THE EXERCISE: Lift out all lines below that contain "part".

DATA:
○ ○ ○ ○ ○
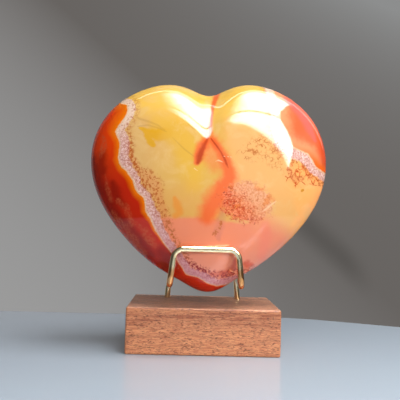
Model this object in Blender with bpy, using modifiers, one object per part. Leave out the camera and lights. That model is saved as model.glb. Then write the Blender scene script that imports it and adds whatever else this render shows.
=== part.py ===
"""A polished carnelian heart that stands in a brass wire cradle on a small wood block.

Metres, +Z up, +X to the right. The heart faces -Y.
The origin is on the table under the middle of the block.
"""

import math

import bmesh
import bpy
from mathutils import Matrix, Vector

MM = 0.001
FIT_GAP = 0.3 * MM

# The wood block, 2.5 by 1.5 by 0.75 inches, with its edges eased
BLOCK_WIDTH = 63.5 * MM
BLOCK_DEPTH = 38.1 * MM
BLOCK_HEIGHT = 19.05 * MM
BLOCK_EDGE_ROUND = 0.9 * MM
BLOCK_EDGE_SEGMENTS = 3

# The brass wire and the two holes that it stands in
WIRE_RADIUS = 1.25 * MM
WIRE_BEND = 4.0 * MM
WIRE_BEND_STEPS = 6
WIRE_BEVEL_RESOLUTION = 2
HOLE_SPACING = 32.7 * MM
HOLES_OFF_MIDDLE = 0.2 * MM
HOLE_FROM_REAR = 7.05 * MM
HOLE_DEPTH = 12.0 * MM
HOLE_SIDES = 24
HOLE_FLOOR_GAP = 0.6 * MM
DRILL_ABOVE_BLOCK = 6.0 * MM

# The back rest is one wire bent into a hoop, whose legs close in a little on the way up
BACK_REST_TOP = 62.0 * MM
BACK_REST_SPLAY = math.radians(5.0)

# The cradle is the other wire: a low hoop in front of the heart, with an arm on each side
# that runs back under the stone to the rest's leg
FRONT_BAR_HEIGHT = 43.4 * MM
FRONT_BAR_HALF = 12.2 * MM
ARM_HALF_SPACING = 14.4 * MM
ARM_SLOPE = math.radians(2.5)
ARM_PROBES = 25
ARM_END_GAP = 0.45 * MM

# The heart: its widest outline lies in one plane, which leans back and is turned a little
HEART_CENTRE = Vector((1.0 * MM, -5.8 * MM, 72.05 * MM))
HEART_LEAN = math.radians(5.5)
HEART_TURN = math.radians(1.08)
HEART_HALF_THICKNESS = 17.5 * MM
HEART_PUFF = 2.5
HEART_MEAN_RADIUS = 47.5 * MM
HEART_WAVES = (-3.9 * MM, -2.92 * MM, 2.95 * MM)
HEART_UNEVENNESS = (0.0, -0.29 * MM, -0.12 * MM, -0.19 * MM)
TIP_RISE = 3.2 * MM
TIP_ANGLE = math.radians(15.3)
CLEFT_DEPTH = 6.7 * MM
CLEFT_ANGLE = math.radians(14.4)
VALLEY_SHARE = 0.5
VALLEY_ANGLE = math.radians(20.2)
VALLEY_REACH = 3.7
HEART_MERIDIANS = 84
HEART_RINGS = 40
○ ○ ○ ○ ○
RESULT OF THE TASK:
Model this object in Blender with bpy, using modifiers, one object per part. Leave out the camera and lights. That model is saved as model.glb. Then write the Blender scene script that imports it and adds whatever else this render shows.
=== part.py ===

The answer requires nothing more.